Shares of Infosys shed 9 percent on Monday after the IT major reported weak results for the March quarter of FY22 (Q4FY22). The firm posted a 12 percent year-on-year (YoY) growth in net profit at ₹5,686 crore against ₹5,076 crore in the same quarter last year. The revenue of Infosys increased by 22.70 percent YoY to ₹32,276 crore.
Meanwhile, on a QoQ basis, its top line grew 1.3 percent while net profit fell 1.3 percent. It gave guidance for revenue growth of 13-15 percent in constant currency and an operating margin of 21-23 percent for FY23.
The stock fell as much as 8.9 percent in intra-day deals to the day's low of ₹1,592. The stock has risen 29 percent in the last 1 year but is down 14 percent in 2022 YTD.
Most brokerages also had a cautious stance on Infosys post its earnings. According to domestic brokerage Ambit, Infosys disappointed on growth, margins and margin guidance.
"Consensus estimates are already above FY23E growth guidance with upsides less likely. The result internals was weak with BFSI, Retail, Healthcare, and US being flat. Also, overall/new large deal wins down were down 33 percent/60 percent YoY," noted the brokerage.
Ambit believes client deferral, utilizations and visa costs will likely reverse in FY23E, but weak 4Q exit and impending pressures (wages, onsite shift, travel/facility cost reversals) will drive a 120-140 bps cut in FY23/24E EBIT margin.
Also, constant currency revenue growth estimates are largely unchanged but EPS is cut by 6 percent, it added. The brokerage has a 'sell' call on the stock with a target price at ₹1,725.
Meanwhile, global brokerage CLSA remains bullish on the IT major. It has given the firm a 'buy' call with a target price of ₹2,040. It believes the weak Q4 is 'a blip in time'.

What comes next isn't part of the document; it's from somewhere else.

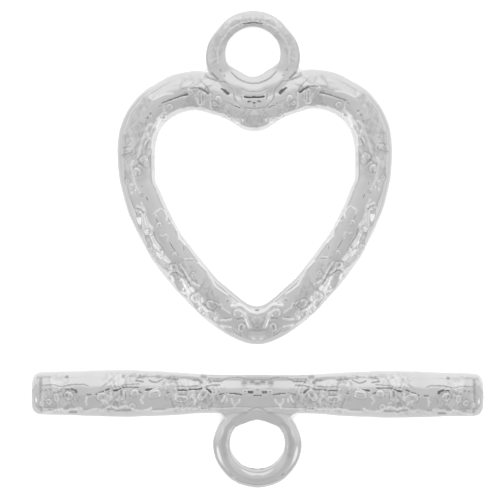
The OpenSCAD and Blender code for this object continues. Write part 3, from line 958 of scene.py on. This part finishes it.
def pebbles(x, y, z, crest_z, specks):
    """The uneven ground between the marks, along the wire's crest: its height, and how rubbed it is,
    less in the gaps between its flat pebbles."""
    strength = np.clip((abs(z) / crest_z - PEBBLE_FROM) / PEBBLE_FULL, 0, 1)
    strength *= np.clip(CALM_MEAN + CALM_CHANGE * wave_sum(CALM_WAVES, x, y), 0, 1)
    level = wave_sum(PEBBLE_WAVES, x, y)
    tops = np.tanh(level / PEBBLE_EDGE)
    gaps = np.exp(-(level / PEBBLE_GAP) ** 2)
    speck = specks * np.tanh(wave_sum(SPECK_WAVES, x, y) / SPECK_LEVEL)
    speck *= np.clip((SPECKS_END[0] - abs(x)) / (SPECKS_END[0] - SPECKS_END[1]), 0, 1)
    wear_and_painted_light = PEBBLE_WORN * tops - PEBBLE_TARNISH * gaps + speck
    return PEBBLE_RISE * strength * tops, strength * wear_and_painted_light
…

According to CLSA, Infosys’ dream run took a pause in Q4FY22 as a client-specific situation affected the revenue momentum, and thereby margins. While demand tailwinds should bring the revenue growth back on track soon; 13-15 percent constant currency (CC) YoY revenue growth guidance for FY23 was ahead of expectations, it added.
Infosys’ position as the best scale services play on digital adoption remains intact given its best-among-peers organic revenue growth momentum, stated CLSA. However, it cut its FY23/FY24 EPS forecasts by 5 percent/4 percent, even though could dampen investor sentiment in the near term. It noted that Infosys' margin is posing a challenge.
"Tailwinds are likely an H2FY23 play while headwinds a more near-term; low FY22 exit margin is an additional challenge," said CLSA.
For Ambit, both Infosys and TCS remain 'SELL', given its view of likely growth normalization to pre-Covid rates by FY24E and margin pressures
Given better 4Q results, near-term outperformance of TCS is likely.
However, post likely result-led correction, preference for Infosys over TCS stays, Ambit added. This is as Infosys growth at 21 percent YoY is higher than TCS at 14 percent, QoQ growth has been better in 9 of 12 quarters and outperformance is broad-based over the last 3 years.
Also, TCS has already outperformed Infosys by 5 percent YTD and Infosys trades at a near double-digit discount on FY24E P/E. Historically, in periods of Infosys converging with TCS growth valuation gaps have closed, noted Ambit.